Cerebus is the head of society, while the Earthlanders live to serve. Four medical cadets get involved with a rebellion not against the City proper, but instead against the complacency of the government to intervene in a dying Earth. In an attempt to cover the rebellion, it has been decided that the med cadets must also die or risk putting a halt to the rebellion. Reynal and his “brothers”, pawns in the revolution under their secretive leader, “Teach”, see it necessary to save the girls from their demise. By saving their life, the girls are now thrust back in the middle of a plot to save their world, unknowingly on the same side as those who would have destroyed them.
I want to start off by saying, visually the novel is very appealing. When I read, my brain will paint a full world regardless of what is written there. This book’s world has been meticulously built and is enjoyable to read because I get to be a bit lazy with my imaging and still receive a bountiful image.
As I was reading, I couldn’t help feeling that this story might be more accessible as a graphic novel or comic series. The way the book is setup lends itself to that sort of medium as well. It is broken down into changing viewpoints (both characters and written point of view) and chapters, but episodes as well.
Because the book is broken into all these pieces that are intrinsically connected, it is sometimes difficult to follow. The pacing suffers because of this, making it difficult to keep reading at some points, particularly the beginning of a segment. Each ending segment, however, was a spectacular cliffhanger or sense of resolution. I would find myself trudging through the beginnings just to get to the satisfaction of a good ending.

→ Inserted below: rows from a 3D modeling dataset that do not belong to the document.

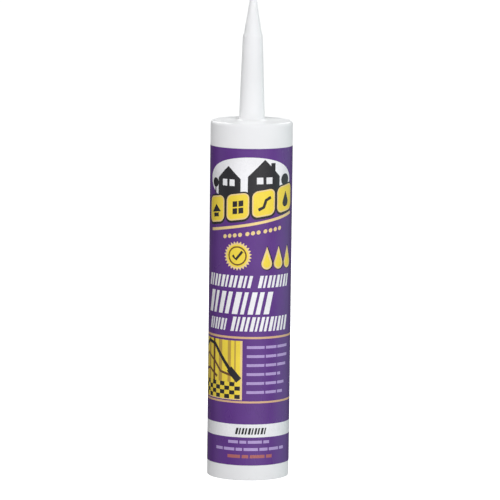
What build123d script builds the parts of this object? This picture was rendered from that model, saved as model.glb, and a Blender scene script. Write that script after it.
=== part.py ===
from build123d import *

import math
import os

# A caulk cartridge for a hand caulking gun: a moulded barrel whose shoulder and closed nozzle are part
# of the same moulding, a wrap-round film label, a foil seal welded under the nozzle's mouth, the caulk
# itself, and a plunger that the gun's push plate drives up the bore.
# Millimetres. The cartridge stands on its open rear rim at z = 0, with the nozzle along +Z.
# The label's seam is at the back, +Y.

# Cartridge body: the barrel
BARREL_RADIUS = 25.0
BARREL_WALL = 1.6
BARREL_LENGTH = 218.0  # rear rim to the shoulder's front face
SHOULDER_THICK = 2.0
SHOULDER_ROUND = 2.1  # outside edge of the shoulder
CORNER_ROUND = 1.5  # inside, between the bore and the shoulder
RIM_ROUND = 0.5  # outside edge of the rear rim
LEAD_IN = 0.8  # height of the chamfer inside the rear rim, twice its width
MOUTH_RELIEF = 0.15  # the bore's mouth is this much wider all round, to start the plunger
MOUTH_TAPER = 2.0  # length over which the mouth narrows to the bore
MOUTH_MARGIN = 1.0  # the taper ends this far behind the plunger

# Cartridge body: the nozzle, from the shoulder's front face
NOZZLE_LENGTH = 75.0
NOZZLE_BASE_RADIUS = 7.9
NOZZLE_ROOT_ROUND = 2.0
NECK_HEIGHT = 51.0  # top of the long slow taper
NECK_RADIUS = 6.05
NECK_STEP = 2.2  # length of the short steep cone above the neck
TIP_CONE_RADIUS = 5.3  # where the tip's cone starts
TIP_RADIUS = 1.8
TIP_ROUND = 0.9
NOZZLE_WALL = 1.2
TIP_WALL = 0.8
TIP_END_WALL = 1.5  # closes the tip until it is cut
NECK_ROUND = 1.0  # eases both ends of the short cone

# Land under the nozzle's mouth, and the foil welded to it
LAND_RADIUS = 11.0
LAND_HEIGHT = 0.6
SEAL_MARGIN = 0.8  # the foil stops this far inside the land's edge
SEAL_THICK = 0.12

# Wrap-round label
LABEL_THICK = 0.1
LABEL_REAR_MARGIN = 9.4  # bare barrel behind it
LABEL_FRONT_MARGIN = 15.0  # bare barrel in front of it
LABEL_LAP = 6.0  # overlap at the seam
LABEL_RAMP = 1.5  # length over which the film climbs onto its own edge

# Plunger
PUSH_RECESS = 25.0  # rear rim to the plunger's rear edge
PLUNGER_LENGTH = 17.0
PLUNGER_GAP = 0.4  # between its skirt and the bore
LIP_CLEARANCE = 0.05  # between its two sealing lips and the bore
LIP_WIDTH = 0.9
LIP_RAMP = 0.6  # length of the slope on each side of a lip
LIP_SETBACK = 3.4  # front face to the front lip
REAR_LIP_SETBACK = 1.0  # rear edge to the rear lip
FACE_CHAMFER = 2.4  # clears the bore's inside corner
FACE_THICK = 1.6
FACE_RECESS_MARGIN = 0.6  # the face's recess clears the land by this much all round
FACE_RECESS_PLAY = 0.3  # and is deeper than the land and foil by this much
SKIRT_WALL = 1.4
RIB_COUNT = 8
RIB_THICK = 1.2
RIB_SETBACK = 2.5  # the ribs stop this far inside the rear edge
HUB_RADIUS = 5.0
HUB_WALL = 1.3

# Places that several pieces share
BORE_RADIUS = BARREL_RADIUS - BARREL_WALL
MOUTH_RADIUS = BORE_RADIUS + MOUTH_RELIEF
UNDERSIDE = BARREL_LENGTH - SHOULDER_THICK  # the shoulder's inner face
LAND_FACE = UNDERSIDE - LAND_HEIGHT
SEAL_FACE = LAND_FACE - SEAL_THICK
SEAL_RADIUS = LAND_RADIUS - SEAL_MARGIN
MOUTH_END = PUSH_RECESS - MOUTH_MARGIN
PLUNGER_RADIUS = BORE_RADIUS - PLUNGER_GAP
LIP_RADIUS = BORE_RADIUS - LIP_CLEARANCE
PLUNGER_FACE = PUSH_RECESS + PLUNGER_LENGTH
FACE_RECESS = LAND_HEIGHT + SEAL_THICK + FACE_RECESS_PLAY
FACE_RECESS_RADIUS = LAND_RADIUS + FACE_RECESS_MARGIN
LIP_FRONT = PLUNGER_FACE - LIP_SETBACK


def turned(outline):
    """A solid turned about Z. The outline goes round once, as (radius, height, rounding) corners."""
    corners = [(radius, 0, height) for radius, height, _ in outline]
    roundings = [rounding for _, _, rounding in outline]
    return revolve(make_face(FilletPolyline(*corners, radius=roundings, close=True)), Axis.Z)


def on_circle(radius, degrees):
    return radius * math.cos(math.radians(degrees)), radius * math.sin(math.radians(degrees))


def cartridge_body():
    """Barrel, shoulder and closed nozzle, one moulding."""
    neck = BARREL_LENGTH + NECK_HEIGHT
    cone = neck + NECK_STEP
    tip = BARREL_LENGTH + NOZZLE_LENGTH
    outside = [
        (BARREL_RADIUS, 0, RIM_ROUND),
        (BARREL_RADIUS, BARREL_LENGTH, SHOULDER_ROUND),
        (NOZZLE_BASE_RADIUS, BARREL_LENGTH, NOZZLE_ROOT_ROUND),
        (NECK_RADIUS, neck, NECK_ROUND),
        (TIP_CONE_RADIUS, cone, NECK_ROUND),
        (TIP_RADIUS, tip, TIP_ROUND),
        (0, tip, 0),
    ]
    inside = [
        (0, tip - TIP_END_WALL, 0),
        (TIP_RADIUS - TIP_WALL, tip - TIP_END_WALL, 0),
        (TIP_CONE_RADIUS - NOZZLE_WALL, cone, 0),
        (NECK_RADIUS - NOZZLE_WALL, neck, 0),
        (NOZZLE_BASE_RADIUS - NOZZLE_WALL, LAND_FACE, 0),
        (LAND_RADIUS, LAND_FACE, 0),
        (LAND_RADIUS, UNDERSIDE, 0),
        (BORE_RADIUS, UNDERSIDE, CORNER_ROUND),
        (BORE_RADIUS, MOUTH_END, 0),
        (MOUTH_RADIUS, MOUTH_END - MOUTH_TAPER, 0),
        (MOUTH_RADIUS, LEAD_IN, 0),
        (MOUTH_RADIUS + LEAD_IN / 2, 0, 0),
    ]
    return turned(outside + inside)


def wrap_label():
    """Printed film once round the barrel, lapped over its own edge at the back."""
    film = BARREL_RADIUS + LABEL_THICK
    flap = film + LABEL_THICK
    flap_angle = math.degrees(LABEL_LAP / film)
    ramp_angle = math.degrees(LABEL_RAMP / film)
    flap_start = 90 - flap_angle / 2
    flap_end = 90 + flap_angle / 2
    once_round = CenterArc((0, 0), film, flap_end, 360 - flap_angle - ramp_angle)
    ramp = Line(on_circle(film, flap_start - ramp_angle), on_circle(flap, flap_start))
    overlap = CenterArc((0, 0), flap, flap_start, flap_angle)
    cut_edge = Line(on_circle(flap, flap_end), on_circle(film, flap_end))
    section = make_face([once_round, ramp, overlap, cut_edge]) - Circle(BARREL_RADIUS)
    height = BARREL_LENGTH - LABEL_REAR_MARGIN - LABEL_FRONT_MARGIN
    return Pos(0, 0, LABEL_REAR_MARGIN) * extrude(section, height)


def inner_seal():
    """Foil disc that closes the nozzle's mouth."""
    return Pos(0, 0, SEAL_FACE) * extrude(Circle(SEAL_RADIUS), SEAL_THICK)


def plunger_front():
    """The plunger's front from its axis to its front lip, which the caulk lies against."""
    return [
        (0, PLUNGER_FACE - FACE_RECESS, 0),
        (FACE_RECESS_RADIUS, PLUNGER_FACE - FACE_RECESS, 0),
        (FACE_RECESS_RADIUS, PLUNGER_FACE, 0),
        (PLUNGER_RADIUS - FACE_CHAMFER, PLUNGER_FACE, 0),
        (PLUNGER_RADIUS, PLUNGER_FACE - FACE_CHAMFER, 0),
        (PLUNGER_RADIUS, LIP_FRONT, 0),
    ]


def caulk():
    """Everything between the plunger and the shoulder."""
    front = [
        (BORE_RADIUS, LIP_FRONT, 0),
        (BORE_RADIUS, UNDERSIDE, CORNER_ROUND),
        (LAND_RADIUS, UNDERSIDE, 0),
        (LAND_RADIUS, LAND_FACE, 0),
        (SEAL_RADIUS, LAND_FACE, 0),
        (SEAL_RADIUS, SEAL_FACE, 0),
        (0, SEAL_FACE, 0),
    ]
    return turned(plunger_front() + front)


def lip(front):
    """One sealing lip down the plunger's side, from the height of its front."""
    return [
        (LIP_RADIUS, front - LIP_RAMP, 0),
        (LIP_RADIUS, front - LIP_RAMP - LIP_WIDTH, 0),
        (PLUNGER_RADIUS, front - 2 * LIP_RAMP - LIP_WIDTH, 0),
    ]


def plunger():
    """Moulded cup that opens to the rear, with two sealing lips, a hub and radial ribs."""
    cup_floor = PLUNGER_FACE - FACE_RECESS - FACE_THICK
    rear_lip_front = PUSH_RECESS + REAR_LIP_SETBACK + 2 * LIP_RAMP + LIP_WIDTH
    skirt = [
        (PLUNGER_RADIUS, rear_lip_front, 0),
        *lip(rear_lip_front),
        (PLUNGER_RADIUS, PUSH_RECESS, 0),
        (PLUNGER_RADIUS - SKIRT_WALL, PUSH_RECESS, 0),
        (PLUNGER_RADIUS - SKIRT_WALL, cup_floor, 0),
        (0, cup_floor, 0),
    ]
    cup = turned(plunger_front() + lip(LIP_FRONT) + skirt)
    rib_rear = PUSH_RECESS + RIB_SETBACK
    rib_depth = cup_floor - rib_rear
    hub = extrude(Circle(HUB_RADIUS) - Circle(HUB_RADIUS - HUB_WALL), rib_depth)
    rib_reach = PLUNGER_RADIUS - SKIRT_WALL / 2
    rib_start = HUB_RADIUS - HUB_WALL / 2
    rib = Pos((rib_start + rib_reach) / 2, 0) * Rectangle(rib_reach - rib_start, RIB_THICK)
    ribs = [extrude(Rot(0, 0, n * 360 / RIB_COUNT) * rib, rib_depth) for n in range(RIB_COUNT)]
    return cup + [Pos(0, 0, rib_rear) * piece for piece in [hub, *ribs]]


PIECES = {
    "cartridge_body": cartridge_body,
    "wrap_label": wrap_label,
    "inner_seal": inner_seal,
    "caulk": caulk,
    "plunger": plunger,
}

os.makedirs("parts", exist_ok=True)
for name, build in PIECES.items():
    export_step(build(), f"parts/{name}.step")
print("plunger travel", round(UNDERSIDE - PLUNGER_FACE, 3), "less the end gap")
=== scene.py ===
"""Looks of the caulk cartridge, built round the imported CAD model.

The moulded body, the foil and the caulk are turned again on the CAD model's own outlines, only
finer. The label is a sheet of film that goes once round the barrel and laps over its own edge, with
its print cut into the sheet as coloured shapes. The plunger is the CAD model's own mesh.
Metres, in the CAD model's frame: +Z is up the barrel, -Y is the label's front.
"""

import math

import bpy
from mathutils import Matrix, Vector
from mathutils.geometry import delaunay_2d_cdt


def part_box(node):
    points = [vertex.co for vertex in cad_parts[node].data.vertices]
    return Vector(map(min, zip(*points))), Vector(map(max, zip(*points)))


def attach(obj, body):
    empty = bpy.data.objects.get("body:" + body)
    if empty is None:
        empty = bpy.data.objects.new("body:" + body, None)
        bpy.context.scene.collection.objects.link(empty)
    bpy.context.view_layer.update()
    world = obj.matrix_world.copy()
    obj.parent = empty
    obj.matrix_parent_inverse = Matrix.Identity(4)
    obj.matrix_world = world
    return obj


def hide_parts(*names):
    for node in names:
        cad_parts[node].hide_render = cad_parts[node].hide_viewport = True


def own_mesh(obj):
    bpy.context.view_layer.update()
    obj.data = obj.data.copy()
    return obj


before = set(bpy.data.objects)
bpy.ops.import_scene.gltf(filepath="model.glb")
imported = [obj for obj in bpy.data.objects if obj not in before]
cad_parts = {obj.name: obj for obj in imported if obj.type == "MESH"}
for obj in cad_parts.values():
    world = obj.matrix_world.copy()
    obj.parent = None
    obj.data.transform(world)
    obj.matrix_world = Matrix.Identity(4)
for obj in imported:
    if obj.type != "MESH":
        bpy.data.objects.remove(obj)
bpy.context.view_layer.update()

MM = 0.001

# ---------------------------------------------------------------- turned pieces

SEGMENTS = 192
RING_TOLERANCE = 0.01 * MM  # vertices this close in radius and height belong to one ring
SHARP_ANGLE = math.radians(28)  # a sharper corner than this keeps its edge


def outline_of(node):
    """A turned CAD node's outline, as (radius, height) points from the axis round to the axis."""
    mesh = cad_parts[node].data
    rings = []
    ring_of = []
    for vertex in mesh.vertices:
        place = (math.hypot(vertex.co.x, vertex.co.y), vertex.co.z)
        near = (n for n, ring in enumerate(rings) if math.dist(ring, place) < RING_TOLERANCE)
        number = next(near, len(rings))
        if number == len(rings):
            rings.append(place)
        ring_of.append(number)
    beside = [set() for _ in rings]
    for edge in mesh.edges:
        first, second = (ring_of[vertex] for vertex in edge.vertices)
        if first != second:
            beside[first].add(second)
            beside[second].add(first)
    walk = [next(n for n, neighbours in enumerate(beside) if len(neighbours) == 1)]
    while len(walk) < len(rings):
        here = rings[walk[-1]]
        walk.append(min(beside[walk[-1]] - set(walk), key=lambda n: math.dist(rings[n], here)))
    points = [rings[n] for n in walk]
    return [(0, points[0][1]), *points, (0, points[-1][1])]


def anticlockwise(outline):
    """A closed outline's points in the order that has its inside on the left."""
    pairs = zip(outline, outline[1:] + outline[:1])
    area = sum(r0 * z1 - r1 * z0 for (r0, z0), (r1, z1) in pairs)
    return outline if area > 0 else outline[::-1]


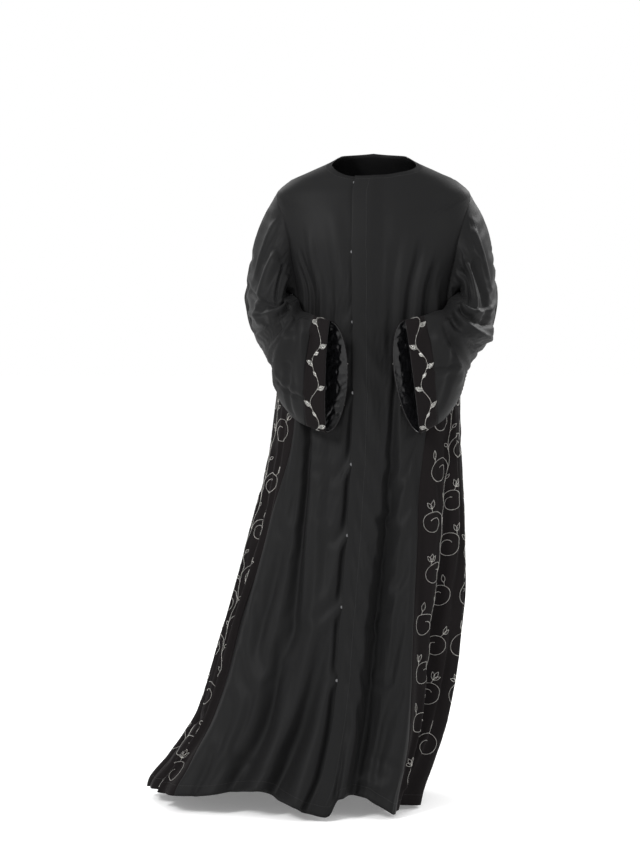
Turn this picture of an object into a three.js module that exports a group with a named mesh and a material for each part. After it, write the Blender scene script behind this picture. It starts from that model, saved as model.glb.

This book would be a good fit for students who are interested in action or futuristic role-playing video games. I think my students might enjoy that the book is broken into so many small parts, especially those students who are not very good endurance readers. They would be able to read a portion of any chapter and feel a sense of accomplishment that they received a part of a story that was complete. This is the difference between a 3 and 4 rating for me. Even though it doesn’t fit my preferences of how I like to read, I see the value for that low endurance reader or the reader who wants to have a good story and may not have enough time to commit to reading a whole book (like during finals or state testing!)
There is some inappropriate language, especially toward the end. I will have to say, that at first, I found the final ending of the first 6 episodes lackluster, but reading the final text messages in the epilogue smoothed things over for me a bit. This is definitely a book for a the young adult, sci-fi reader/watcher.